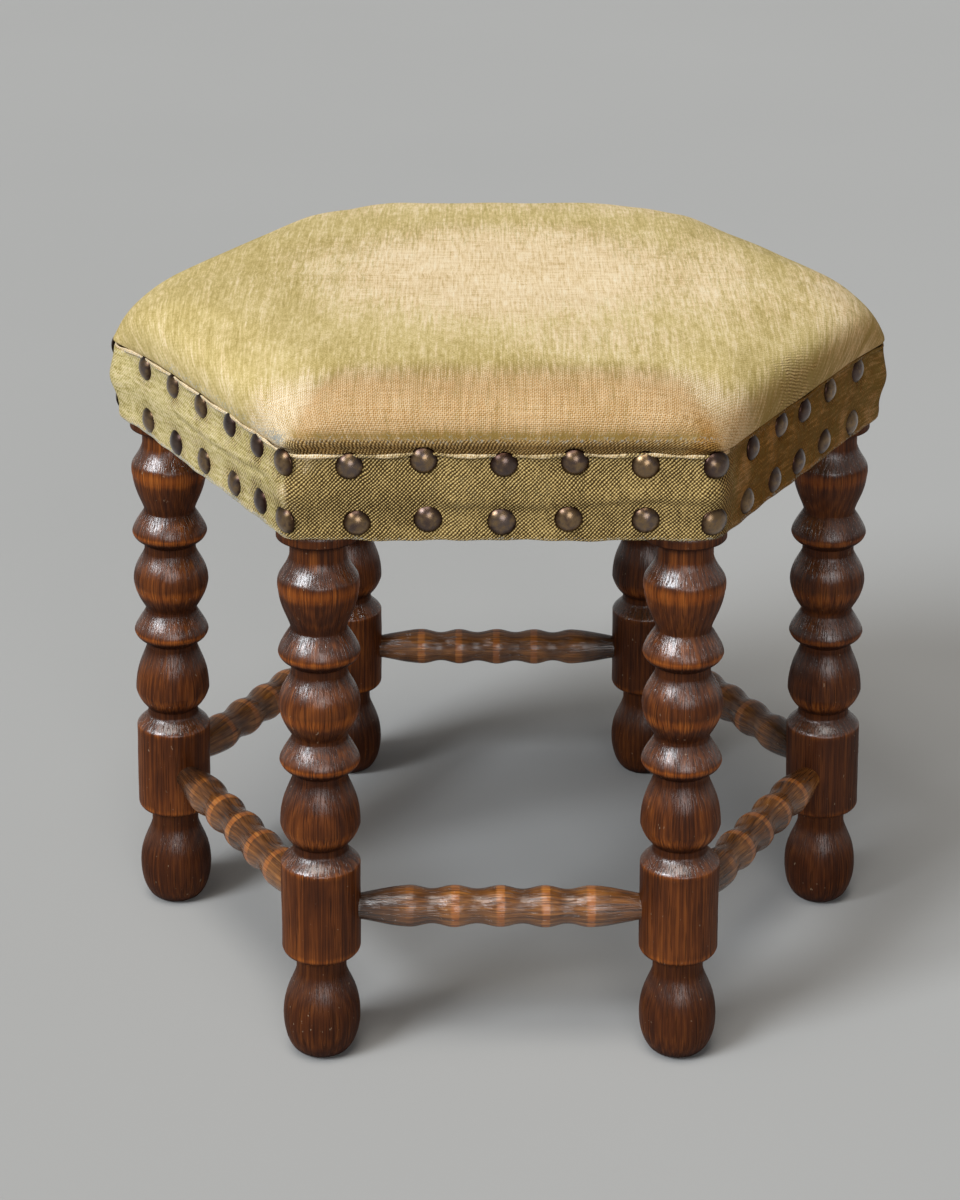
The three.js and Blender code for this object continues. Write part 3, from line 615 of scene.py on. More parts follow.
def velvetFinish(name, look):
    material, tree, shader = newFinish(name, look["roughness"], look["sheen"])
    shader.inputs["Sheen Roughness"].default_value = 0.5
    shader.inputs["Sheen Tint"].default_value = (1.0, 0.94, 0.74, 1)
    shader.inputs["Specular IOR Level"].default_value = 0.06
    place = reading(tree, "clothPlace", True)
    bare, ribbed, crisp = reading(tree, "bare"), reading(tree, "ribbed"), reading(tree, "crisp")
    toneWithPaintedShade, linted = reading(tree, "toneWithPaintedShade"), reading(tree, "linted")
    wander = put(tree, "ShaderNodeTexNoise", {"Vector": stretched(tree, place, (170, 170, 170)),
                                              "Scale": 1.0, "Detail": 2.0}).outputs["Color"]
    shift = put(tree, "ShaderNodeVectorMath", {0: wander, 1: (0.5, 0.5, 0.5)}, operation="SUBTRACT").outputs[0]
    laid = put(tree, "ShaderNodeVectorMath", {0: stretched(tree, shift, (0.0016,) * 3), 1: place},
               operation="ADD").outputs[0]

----

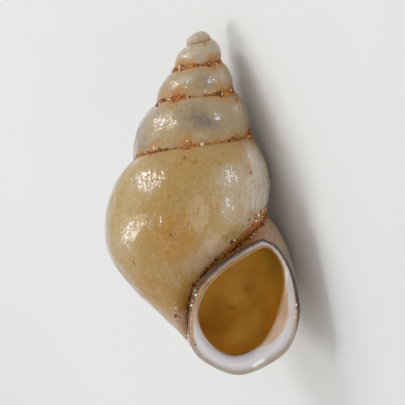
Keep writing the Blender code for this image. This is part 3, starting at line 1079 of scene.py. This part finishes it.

----

Directions:
Return every line of the preceding records in which the word "scene" appears.

Solution to this problem:
The three.js and Blender code for this object continues. Write part 3, from line 615 of scene.py on. More parts follow.
Keep writing the Blender code for this image. This is part 3, starting at line 1079 of scene.py. This part finishes it.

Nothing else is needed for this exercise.